A few patterns to internalize.

Forgetting the data-location keyword on a string argument. function set(string newName) fails to compile. You need string memory newName or string calldata newName. The reflex from other languages is to omit the keyword entirely.

Trying to compare strings with ==. Compile error. Use keccak256(bytes(a)) == keccak256(bytes(b)) when comparison is genuinely needed, but first ask whether the comparison should happen off-chain.

Storing large strings on-chain when an off-chain pointer would do. Storage is expensive. NFT metadata, large configs, anything text-heavy: store a URI to off-chain data, not the data itself.

Calling .transfer() on a plain address. Compile error. Either declare the field as address payable or cast at the call site with payable(addr).
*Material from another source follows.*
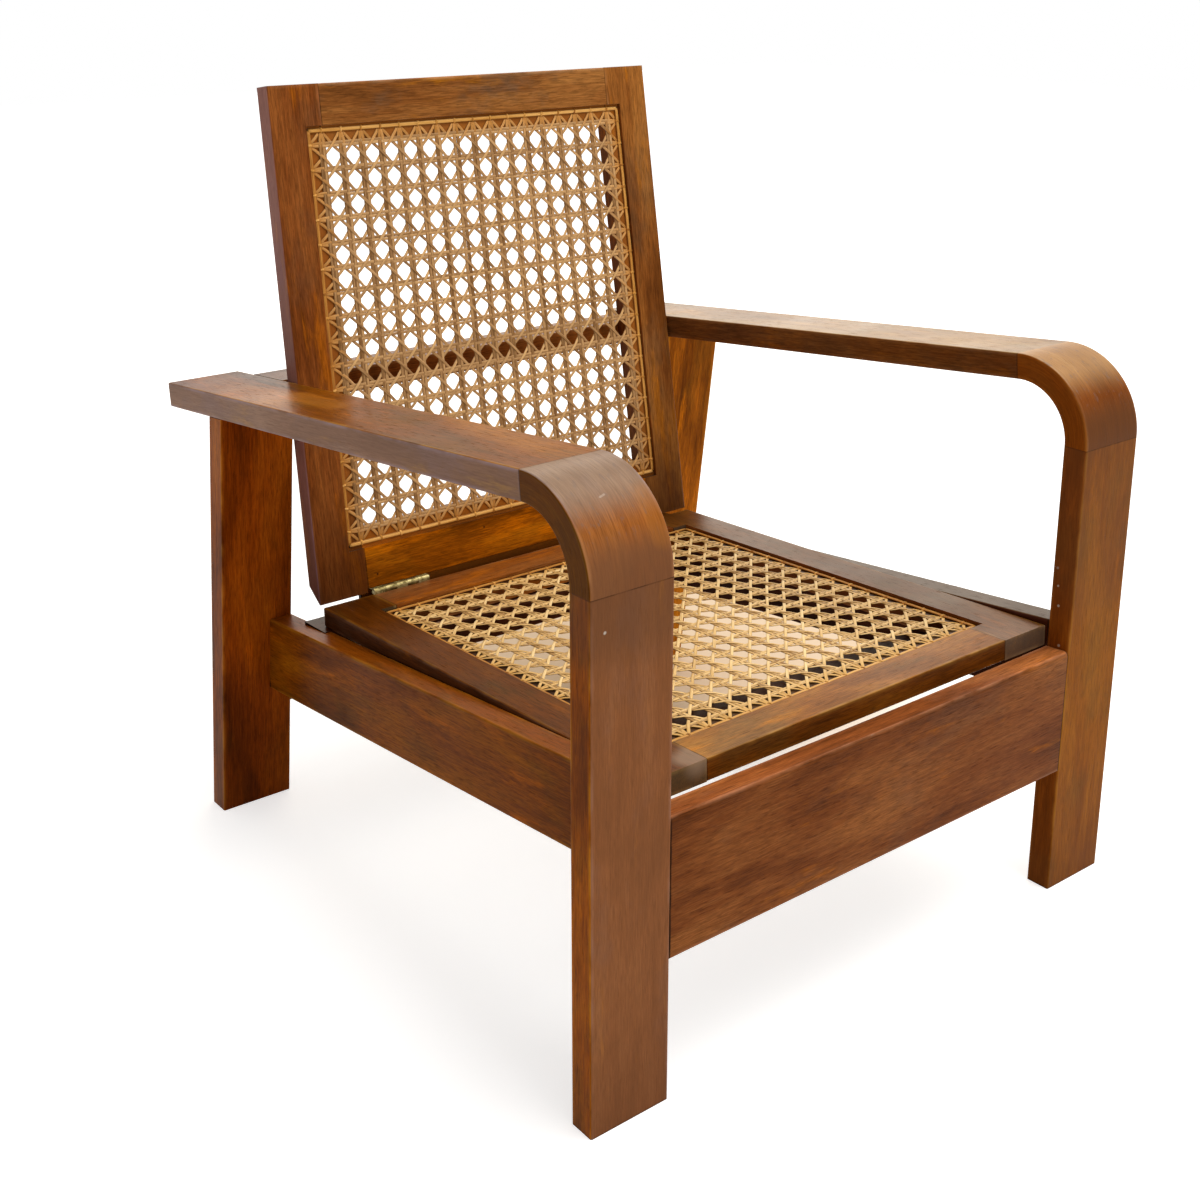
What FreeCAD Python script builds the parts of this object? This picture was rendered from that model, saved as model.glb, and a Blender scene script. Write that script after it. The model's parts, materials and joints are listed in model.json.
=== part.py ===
"""Planters chair: a low hardwood armchair with a sliding cane seat and a hinged cane back.

Millimetres, +Z up, origin on the floor under the middle of the chair.
The sitter faces -Y. Right and left are the sitter's, so right is -X.
Heights are taken from the floor, and depths from the front faces of the front legs.
"""
import FreeCAD, Part
import math
import os
from dataclasses import dataclass

# Overall
CHAIR_WIDTH = 680.0
CHAIR_DEPTH = 738.0
BOARD_WIDTH = 82.0
BOARD_THICKNESS = 26.0
ARRIS_RADIUS = 1.6
OVERCUT = 6.0

# Front legs, bent corners and arms
LEG_JOINT_HEIGHT = 474.0
CORNER_RADIUS = 80.0
ARM_SLOPE = math.radians(5.9)
DOWEL_RADIUS = 5.0
DOWEL_REACH = 20.0
DOWEL_INSET = 21.0

# Rear legs
ARM_OVERHANG = 64.5
REAR_LEG_RAKE = math.radians(7.5)
REAR_LEG_THICKNESS = 28.0
LEG_TENON_WIDTH = 42.0
LEG_TENON_THICKNESS = 12.0
LEG_TENON_REACH = 14.0

# Rails between the legs
TENON_THICKNESS = 10.0
TENON_SHOULDER = 12.0
SIDE_RAIL_HEIGHT = 85.0
SIDE_RAIL_FRONT_TOP = 293.0
SIDE_RAIL_TENON_REACH = 12.0
FRONT_RAIL_BOTTOM = 136.0
FRONT_RAIL_ARRIS = 267.1
FRONT_RAIL_FALL = 2.1
FRONT_RAIL_ROUNDING = 5.0
FRONT_RAIL_HOLLOW = 1.6
FRONT_RAIL_TENON_SETBACK = 4.0
FRONT_RAIL_TENON_THICKNESS = 8.0
CROSS_TENON_REACH = 20.0
STRETCHER_BOTTOM = 118.0
STRETCHER_HEIGHT = 38.0
STRETCHER_SETBACK = 1.0
REST_BAR_WIDTH = 68.0
REST_CLEARANCE = 0.3

# Bearers under the seat
BEARER_HOUSING = 8.0
FRONT_BEARER_DEPTH = 78.0
FRONT_BEARER_WIDTH = 68.0
FRONT_BEARER_THICKNESS = 20.0
REAR_BEARER_SETBACK = 18.0
REAR_BEARER_WIDTH = 45.0
REAR_BEARER_THICKNESS = 24.0

# Seat and back panels
SEAT_FRONT_DEPTH = 29.0
SEAT_FRONT_TOP = 286.6
SEAT_REAR_TOP = 259.6
SEAT_REAR_GAP = 103.5
SEAT_SIDE_GAP = 1.0
SEAT_THICKNESS = 21.0
SEAT_STILE_WIDTH = 62.0
SEAT_RAIL_WIDTH = 65.0
SEAT_SIDE_FACE = 43.0
SEAT_FRONT_FACE = 43.5
SEAT_REAR_FACE = 45.5
BACK_LENGTH = 540.0
BACK_SIDE_GAP = 0.5
BACK_TAPER = 21.0
BACK_THICKNESS = 23.0
BACK_STILE_WIDTH = 58.5
BACK_BOTTOM_RAIL_WIDTH = 66.5
BACK_TOP_RAIL_WIDTH = 62.5
BACK_SIDE_FACE = 40.5
BACK_BOTTOM_FACE = 45.5
BACK_TOP_FACE = 42.8
BACK_LEAN = math.radians(8.2)
BACK_STILE_DROP = 4.0
BACK_BEVEL_HEIGHT = 19.0
BACK_BEVEL_DEPTH = 21.0
BACK_LIP_DROP = 16.0
BACK_LIP_THICKNESS = 5.0
REBATE_DEPTH = 5.0
PANEL_TENON_THICKNESS = 8.0
PANEL_TENON_REACH = 32.0
PANEL_TENON_SHOULDER = 8.0

# Cane
CANE_CELLS = 16
CANE_THICKNESS = 2.0
CANE_HOLE_RADIUS = 2.8
CANE_HOLE_SETBACK = 14.8
GAP_WIDTH_SHARE = 0.6
GAP_HEIGHT_SHARE = 0.7
BINDING_WIDTH = 4.6
BINDING_THICKNESS = 1.2

# Butt hinges
HINGE_LENGTH = 70.0
HINGE_INSET = 63.0
HINGE_KNUCKLES = 5
KNUCKLE_GAP = 0.3
KNUCKLE_RADIUS = 3.4
HINGE_RISE = 2.2
PIN_RADIUS = 1.6
PIN_CLEARANCE = 0.05
LEAF_THICKNESS = 1.6
LEAF_DEPTH = 17.0
LEAF_TOP = 1.0
SCREWS_PER_LEAF = 3
SCREW_HEAD_RADIUS = 3.0
SCREW_RADIUS = 1.4
SCREW_LENGTH = 13.0

# Places worked out from the sizes above
OUTER_X = CHAIR_WIDTH / 2
INNER_X = OUTER_X - BOARD_WIDTH
RAIL_OUTER_X = INNER_X + BOARD_THICKNESS
REAR_FOOT_DEPTH = CHAIR_DEPTH - ARM_OVERHANG
SEAT_LENGTH = REAR_FOOT_DEPTH - SEAT_REAR_GAP - SEAT_FRONT_DEPTH
SEAT_WIDTH = 2 * (INNER_X - SEAT_SIDE_GAP)
BACK_FOOT_WIDTH = 2 * (INNER_X - BACK_SIDE_GAP)
HINGE_END = SEAT_WIDTH / 2 - HINGE_INSET
REAR_BEARER_DEPTH = SEAT_FRONT_DEPTH + SEAT_LENGTH - REAR_BEARER_SETBACK
SLOPE = math.tan(ARM_SLOPE)
RAKE = math.tan(REAR_LEG_RAKE)
ARM_START_DEPTH = CORNER_RADIUS * (1 + math.sin(ARM_SLOPE))
ARM_START_TOP = LEG_JOINT_HEIGHT + CORNER_RADIUS * math.cos(ARM_SLOPE)
ARM_TOP_AT_FRONT = ARM_START_TOP + ARM_START_DEPTH * SLOPE
ARM_BOTTOM_AT_FRONT = ARM_TOP_AT_FRONT - BOARD_THICKNESS / math.cos(ARM_SLOPE)
RAIL_TOP_AT_FRONT = SIDE_RAIL_FRONT_TOP + BOARD_THICKNESS * SLOPE
RAIL_BOTTOM_AT_FRONT = RAIL_TOP_AT_FRONT - SIDE_RAIL_HEIGHT
SEAT_SLOPE = math.asin((SEAT_FRONT_TOP - SEAT_REAR_TOP) / SEAT_LENGTH)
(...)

Sending ETH to a contract that has no payable function. The transaction reverts. If you control the receiving contract, expose a payable function. If you don't, the contract cannot accept the transfer.

Treating address and address payable as interchangeable. They aren't. Every cast between them is a place where money can move. Auditors look at exactly those points.

Defaulting to .transfer() because every old tutorial uses it. The 2300 gas stipend is unreliable post-EIP-1884. The modern pattern is (bool ok, ) = payable(target).call{value: amount}(""); require(ok);. Older Solidity code in production uses .transfer() and mostly works fine, but new code should default to the call form.